**To be done**
Quote exactly, and only, the lines of the material below from the line with "bpy.context.scene.collection.objects.link(empty)" through the line with "high: Where the rise ends.".

**Data extract**
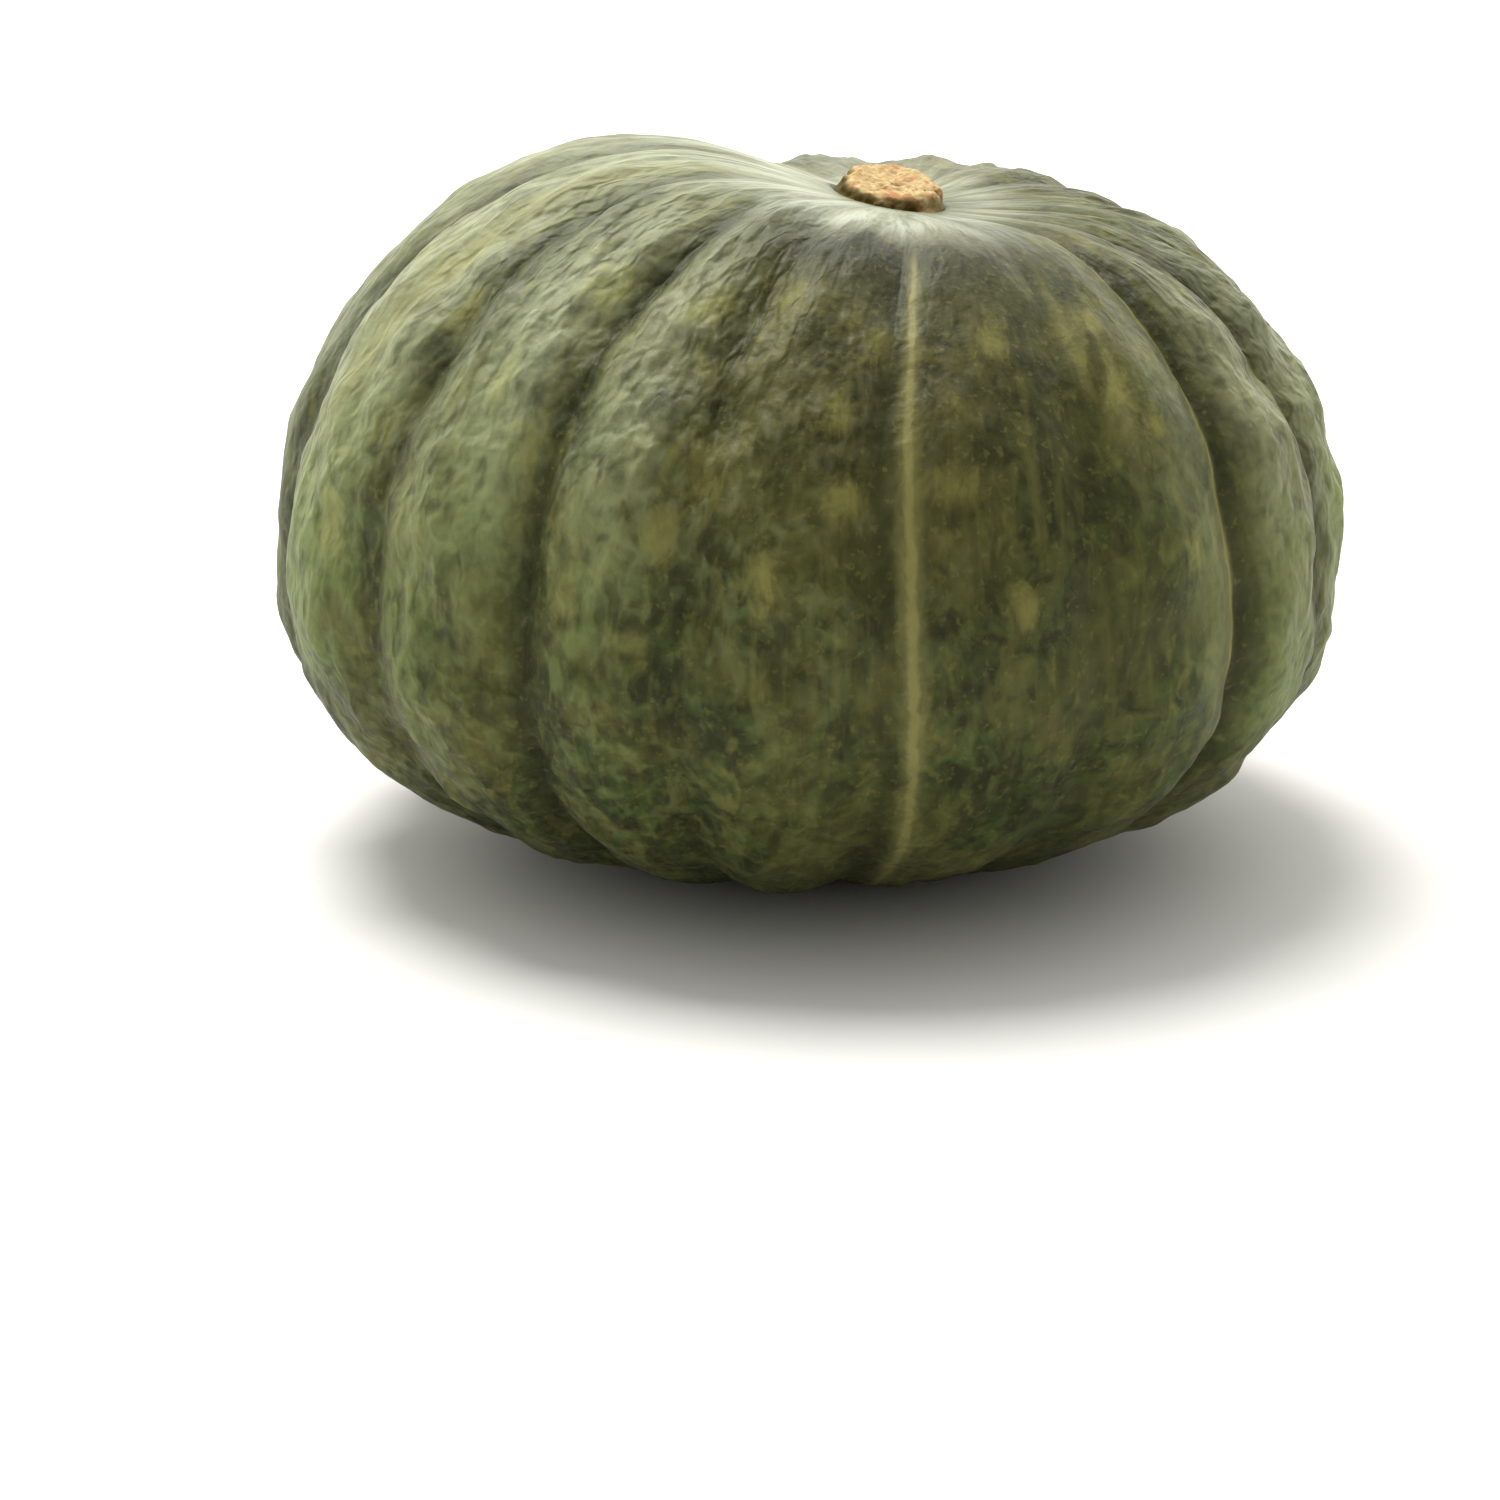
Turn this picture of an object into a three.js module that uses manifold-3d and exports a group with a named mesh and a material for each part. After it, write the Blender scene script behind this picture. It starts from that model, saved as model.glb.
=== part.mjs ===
// A whole kabocha squash as picked: a squat, ribbed green fruit with a short corky stem.
// Millimetres, +Z up, standing on its blossom end. The origin is under the middle of the fruit, on the
// surface that it rests on. Its front faces -Y, and the stem leans towards +X.

import * as THREE from "three";
import { mergeVertices } from "three/addons/utils/BufferGeometryUtils.js";
import Module from "manifold-3d";

// The fruit's driving sizes
const RADIUS = 85; // half of the width at the rib crowns
const TOP_HEIGHT = 68; // from the widest level up to the top, if it had no hollow
const BASE_HEIGHT = 48; // from the widest level down to the underside, if it had no hollow or pads
const ROUNDNESS = 2.25; // exponent of the side outline: 2 is an ellipse, more is squarer
const REST_LEVEL = -45.8; // height of the flat pads that it stands on, from the widest level

// The hollows at the two ends
const STEM_HOLLOW = { depth: 11, radius: 33 };
const BLOSSOM_HOLLOW = { depth: 6, radius: 14 };

// How this fruit departs from an even one: the stem sits off centre, and the shoulder is uneven
const STEM_OFFSET = 12.5;
const LEAN_DROP = 15.5; // fall of the top over one radius towards +X
const SHOULDER_WAVES = [
  { at: 274, width: 28, height: 2.4 },
  { at: 206, width: 36, height: -8.3 },
];
const SHOULDER_REACH = 22; // distance from the stem over which the waves grow to their height

// Each furrow between two ribs: its angle in degrees, counted from -Y towards +X, and its depth
const FURROWS = [
  [-79, 2.4], [-53, 2.6], [-31, 3.8], [-13, 2.6], [7, 2.4], [31, 1.9], [53, 3.8], [72, 2.6], [92, 2.6],
  [113, 1.9], [134, 2.4], [156, 1.8], [177, 2.2], [198, 1.8], [220, 2.4], [240, 2.1], [260, 2.5],
];
const FURROW_HALF_ANGLE = 3.4; // degrees from a furrow's bottom to where its sharp part ends
const FURROW_FADE = [5, 75]; // distances from the axis between which a furrow reaches its depth

// Two sets of broad lumps on the rind: how many stand round it, how their rows twist, and their size
const LUMPS = [
  { round: 7, twist: 2, tall: 9, slant: 11, height: 0.55 },
  { round: 19, twist: -5, tall: 6, slant: -7, height: 0.33 },
];
const LUMP_FADE = [15, 60]; // distances from the axis between which the lumps grow to their height

// The stem
const STEM_RADIUS = 8.9;
const STEM_HEIGHT = 3.3; // of its corky part, from the seat up
const STEM_ROOT = 2.5; // sunk in the socket
const STEM_CUT_SLOPE = new THREE.Vector2(0.05, 0.2); // the cut end rises towards +X and +Y
const STEM_RIDGES = { count: 5, height: 0.25, turn: 0.7 };
const STEM_CREASES = { count: 13, height: 0.2 };
const STEM_END_ROUGH = { count: 7, height: 0.35 };
const GAP = 0.3; // between the stem's root and the socket

// The faceted surface
const RIB_STEPS = [0, 0.11, 0.3, 0.5, 0.7, 0.89]; // places across a rib, from furrow to furrow
const FRUIT_ROWS = 46;
const STEM_COLUMNS = 40;

const wasm = await Module();
wasm.setup();

const lerp = THREE.MathUtils.lerp;
const smoothstep = THREE.MathUtils.smoothstep;
const radians = THREE.MathUtils.degToRad;

// A smooth bump of height 1 at the given angle, for angles in degrees.
function bumpAt(angle, at, width) {
  const away = THREE.MathUtils.euclideanModulo(angle - at + 180, 360) - 180;
  return Math.exp(-((away / width) ** 2));
}

// The side outline without ribs, from the underside to the top: distance from the axis, and height.
class SideOutline extends THREE.Curve {
  getPoint(share, target = new THREE.Vector2()) {
    const level = (share - 0.5) * Math.PI;
    const power = 2 / ROUNDNESS;
    const height = level > 0 ? TOP_HEIGHT : BASE_HEIGHT;
    const rise = Math.sin(level);
    const out = share <= 0 || share >= 1 ? 0 : RADIUS * Math.cos(level) ** power;
    return target.set(out, Math.sign(rise) * height * Math.abs(rise) ** power);
  }
}

// Depth below the rib crown at a place across a rib, where share runs from 0 to 1 between its two furrows.
function furrowDepth(rib, share) {
  const [angle, depth] = FURROWS[rib];
  const [nextAngle, nextDepth] = FURROWS[(rib + 1) % FURROWS.length];
  const span = THREE.MathUtils.euclideanModulo(nextAngle - angle, 360);
  const away = Math.min(share, 1 - share) * span;
  const sharp = Math.exp(-((away / FURROW_HALF_ANGLE) ** 2));
  return lerp(depth, nextDepth, share) * (0.5 * sharp + 0.5 * (1 - Math.sin(Math.PI * share)));
}

// How far the broad lumps stand out at a place on the rind.
function lumpHeight(angle, out, height) {
  const turn = radians(angle);
  let sum = 0;
  for (const lump of LUMPS) {
    const around = Math.sin(lump.round * turn + height / lump.slant);
    sum += lump.height * around * Math.sin(height / lump.tall + lump.twist * turn);
  }
  return sum * smoothstep(out, ...LUMP_FADE);
}

// The rind's surface at an angle in degrees, from a place on the side outline and the furrow's depth there.
function rindPoint(angle, out, height, depth) {
  const upper = height > 0;
  const scale = upper ? TOP_HEIGHT : BASE_HEIGHT;
  const normal = new THREE.Vector2(
    (out / RADIUS) ** (ROUNDNESS - 1) / RADIUS,
    (Math.sign(height) * (Math.abs(height) / scale) ** (ROUNDNESS - 1)) / scale,
  ).normalize();
  const inward = depth * smoothstep(out, ...FURROW_FADE) - lumpHeight(angle, out, height);
  const radius = out - inward * normal.x;
  let level = height - inward * normal.y;
  const hollow = upper ? STEM_HOLLOW : BLOSSOM_HOLLOW;
  level -= Math.sign(height) * hollow.depth * Math.exp(-((out / hollow.radius) ** 2));
  const topness = Math.max(height / TOP_HEIGHT, 0);
  const x = radius * Math.sin(radians(angle));
  const y = -radius * Math.cos(radians(angle));
  level -= (LEAN_DROP * x * topness ** 2) / RADIUS;
  const spread = topness ** 4 * (1 - Math.exp(-((out / SHOULDER_REACH) ** 2)));
  for (const wave of SHOULDER_WAVES) level += wave.height * bumpAt(angle, wave.at, wave.width) * spread;
  return new THREE.Vector3(x + STEM_OFFSET * topness ** 3, y, Math.max(level, REST_LEVEL));
}

// A closed manifold-3d solid from a geometry.
function toSolid(geometry) {
  const bare = new THREE.BufferGeometry();
  bare.setAttribute("position", geometry.getAttribute("position"));
  bare.setIndex(geometry.getIndex());
  const merged = mergeVertices(bare, 1e-3);
  const vertProperties = merged.getAttribute("position").array;
  const triVerts = new Uint32Array(merged.getIndex().array);
  return new wasm.Manifold(new wasm.Mesh({ numProp: 3, vertProperties, triVerts }));
}

// A three.js geometry from a manifold-3d solid.
function toGeometry(solid) {
  const { vertProperties, triVerts } = solid.getMesh();
  const geometry = new THREE.BufferGeometry();
  geometry.setAttribute("position", new THREE.BufferAttribute(vertProperties, 3));
  geometry.setIndex(new THREE.BufferAttribute(triVerts, 1));
  geometry.computeVertexNormals();
  return geometry;
}

// The middle of the stem's seat and the way its axis leans.
const stemSeat = rindPoint(0, 0, TOP_HEIGHT, 0);
const stemLean = Math.atan2(LEAN_DROP, RADIUS);

// The ribbed fruit: a lathe of the side outline, its columns along the furrows, moved onto the rind's surface.
function fruitGeometry() {
  const outline = new SideOutline().getSpacedPoints(FRUIT_ROWS);
  const columns = FURROWS.length * RIB_STEPS.length;
  const geometry = new THREE.LatheGeometry(outline, columns);
  const position = geometry.getAttribute("position");
  for (let i = 0; i < position.count; i++) {
    const column = Math.floor(i / outline.length) % columns;
    const rib = Math.floor(column / RIB_STEPS.length);
    const share = RIB_STEPS[column % RIB_STEPS.length];
    const [angle] = FURROWS[rib];
    const next = FURROWS[rib + 1] ? FURROWS[rib + 1][0] : FURROWS[0][0] + 360;
    const place = outline[i % outline.length];
    const point = rindPoint(lerp(angle, next, share), place.x, place.y, furrowDepth(rib, share));
    position.setXYZ(i, ...point);
  }
  return geometry;
}

// The round seat that the stem's root stands in, as a solid to cut from the fruit.
function socketGeometry() {
  const radius = STEM_RADIUS + GAP;
  const tall = 4 * STEM_HEIGHT;
  const geometry = new THREE.CylinderGeometry(radius, radius, tall, STEM_COLUMNS);
  geometry.rotateX(Math.PI / 2);
  geometry.translate(0, 0, tall / 2 - STEM_ROOT - GAP);
  geometry.rotateY(stemLean);
  geometry.translate(...stemSeat);
  return geometry;
}

// The corky stub: a lathe with swollen ridges down its side, a waist, and a sloping hollowed end.
function stemGeometry() {
  const side = [
    [0, -STEM_ROOT], [0.6, -STEM_ROOT], [1, -STEM_ROOT], [1, 0.2], [0.96, 0.8], [0.95, 1.5], [0.99, 2.2],
    [0.97, 2.9], [0.88, STEM_HEIGHT], [0.72, 3.2], [0.52, 2.8], [0.32, 2.6], [0.14, 2.8], [0, 2.9],
  ];
  const outline = side.map(([share, height]) => new THREE.Vector2(share * STEM_RADIUS, height));
  const geometry = new THREE.LatheGeometry(outline, STEM_COLUMNS);
  const position = geometry.getAttribute("position");
  for (let i = 0; i < position.count; i++) {
    const turn = (2 * Math.PI * (Math.floor(i / outline.length) % STEM_COLUMNS)) / STEM_COLUMNS;
    const { x: out, y: height } = outline[i % outline.length];
    const above = smoothstep(height, 0.2, 2);
    const ridge = STEM_RIDGES.height * (Math.cos(STEM_RIDGES.count * turn + STEM_RIDGES.turn) - 1);
    const crease = STEM_CREASES.height * (Math.sin(STEM_CREASES.count * turn) - 1);
    const radius = out + above * (ridge + crease) * smoothstep(out, 2, STEM_RADIUS);
    const place = new THREE.Vector2(radius * Math.cos(turn), radius * Math.sin(turn));
    const wave = Math.sin(STEM_END_ROUGH.count * turn + out) * smoothstep(out, 1, 5);
    const rough = STEM_END_ROUGH.height * wave;
    const level = height + above * (rough + STEM_CUT_SLOPE.dot(place));
    position.setXYZ(i, place.x, place.y, level);
  }
  return geometry;
}

const rind = new THREE.MeshStandardMaterial({ color: 0x3a4228, roughness: 0.5, metalness: 0 });
const cork = new THREE.MeshStandardMaterial({ color: 0xc9a06a, roughness: 0.85, metalness: 0 });

const fruit = new THREE.Mesh(toGeometry(toSolid(fruitGeometry()).subtract(toSolid(socketGeometry()))), rind);
fruit.name = "fruit";

const stem = new THREE.Mesh(toGeometry(toSolid(stemGeometry())), cork);
stem.name = "stem";
stem.rotation.y = stemLean;
stem.position.copy(stemSeat);

const squash = new THREE.Group();
squash.add(fruit, stem);
const box = new THREE.Box3().setFromObject(squash, true);
const middle = box.getCenter(new THREE.Vector3());
squash.position.set(-middle.x, -middle.y, -box.min.z);

export default squash;
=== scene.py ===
"""A whole kabocha squash: the fine surface and the finish of its fruit and stem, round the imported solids.

Metres, +Z up, standing on its blossom end. Angles round the fruit are in degrees, from the front, -Y,
towards +X. A level is the angle up the side outline, from -90 at the blossom end through 0 at the widest
place to 90 at the stem.
"""

import logging
import math
from dataclasses import dataclass, field
from enum import Enum

import bmesh
import bpy
import numpy as np
from mathutils import Matrix, Vector, noise


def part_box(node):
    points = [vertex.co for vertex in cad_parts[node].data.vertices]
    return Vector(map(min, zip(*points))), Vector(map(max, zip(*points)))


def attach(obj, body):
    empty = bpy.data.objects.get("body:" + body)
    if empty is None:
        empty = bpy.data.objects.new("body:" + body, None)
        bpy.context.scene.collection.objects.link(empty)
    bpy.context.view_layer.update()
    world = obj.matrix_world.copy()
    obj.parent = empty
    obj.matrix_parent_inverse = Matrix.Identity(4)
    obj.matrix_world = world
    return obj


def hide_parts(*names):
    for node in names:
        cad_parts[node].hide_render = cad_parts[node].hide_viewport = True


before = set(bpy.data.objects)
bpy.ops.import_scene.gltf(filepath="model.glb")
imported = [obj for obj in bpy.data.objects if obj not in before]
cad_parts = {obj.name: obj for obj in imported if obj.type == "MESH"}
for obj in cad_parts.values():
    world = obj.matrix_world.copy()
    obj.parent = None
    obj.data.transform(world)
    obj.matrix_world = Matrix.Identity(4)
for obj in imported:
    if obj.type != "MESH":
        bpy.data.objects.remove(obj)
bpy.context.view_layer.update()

LOG = logging.getLogger("squash")
SAME_PLACE = 1e-6

Colour = tuple[float, float, float]
Way = tuple[float, float, float]
Array = np.ndarray
Socket = bpy.types.NodeSocket
Sockets = dict[str, Socket]


class Part(Enum):
    """The pieces of the squash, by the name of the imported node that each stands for."""

    FRUIT = "fruit"
    STEM = "stem"


class Slot(Enum):
    """The record's material slots."""

    RIND = "rind"
    CORK = "cork"


def smoothstep(value: Array, low: float, high: float) -> Array:
    """A smooth rise from 0 at low to 1 at high.

    Args:
        value: The numbers to map.
        low: Where the rise starts.
        high: Where the rise ends.

    Returns:
        The share of the rise at each number.
    """
    share = np.clip((value - low) / (high - low), 0.0, 1.0)
    return share * share * (3.0 - 2.0 * share)


def angle_between(angle: Array, at: Array | float) -> Array:
    """The signed way from one angle to another in degrees, the short way round."""
    return (angle - at + 180.0) % 360.0 - 180.0


def soft_noise(places: Array, size: float, stretch: float = 1.0, offset: float = 0.0) -> Array:
    """Soft random variation over places in space.

    Args:
        places: One row of x, y and z for each place.
        size: The size of the variation's cells.
        stretch: How many times as long the cells are along the third axis.
        offset: A shift of the pattern, in cells, so that two patterns differ.

    Returns:
        A number from -1 to 1 for each place.
    """
    cells = places / (size * np.array([1.0, 1.0, stretch])) + offset
    return np.array([noise.noise(Vector(cell)) for cell in cells])


@dataclass(frozen=True)
class Furrow:
    """A furrow between two ribs: its angle round the fruit, and its depth."""

    angle: float
    depth: float


@dataclass(frozen=True)
class Hollow:
    """A round hollow at one end of the fruit."""

    depth: float
    radius: float


@dataclass(frozen=True)
class Wave:
    """A broad rise or fall of the shoulder."""

    angle: float
    width: float
    height: float


@dataclass(frozen=True)
class Lumps:
    """One set of broad lumps: how many stand round the fruit, how their rows twist, and their size."""

    round: int
    twist: int
    tall: float
    slant: float
    height: float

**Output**
        bpy.context.scene.collection.objects.link(empty)
    bpy.context.view_layer.update()
    world = obj.matrix_world.copy()
    obj.parent = empty
    obj.matrix_parent_inverse = Matrix.Identity(4)
    obj.matrix_world = world
    return obj


def hide_parts(*names):
    for node in names:
        cad_parts[node].hide_render = cad_parts[node].hide_viewport = True


before = set(bpy.data.objects)
bpy.ops.import_scene.gltf(filepath="model.glb")
imported = [obj for obj in bpy.data.objects if obj not in before]
cad_parts = {obj.name: obj for obj in imported if obj.type == "MESH"}
for obj in cad_parts.values():
    world = obj.matrix_world.copy()
    obj.parent = None
    obj.data.transform(world)
    obj.matrix_world = Matrix.Identity(4)
for obj in imported:
    if obj.type != "MESH":
        bpy.data.objects.remove(obj)
bpy.context.view_layer.update()

LOG = logging.getLogger("squash")
SAME_PLACE = 1e-6

Colour = tuple[float, float, float]
Way = tuple[float, float, float]
Array = np.ndarray
Socket = bpy.types.NodeSocket
Sockets = dict[str, Socket]


class Part(Enum):
    """The pieces of the squash, by the name of the imported node that each stands for."""

    FRUIT = "fruit"
    STEM = "stem"


class Slot(Enum):
    """The record's material slots."""

    RIND = "rind"
    CORK = "cork"


def smoothstep(value: Array, low: float, high: float) -> Array:
    """A smooth rise from 0 at low to 1 at high.

    Args:
        value: The numbers to map.
        low: Where the rise starts.
        high: Where the rise ends.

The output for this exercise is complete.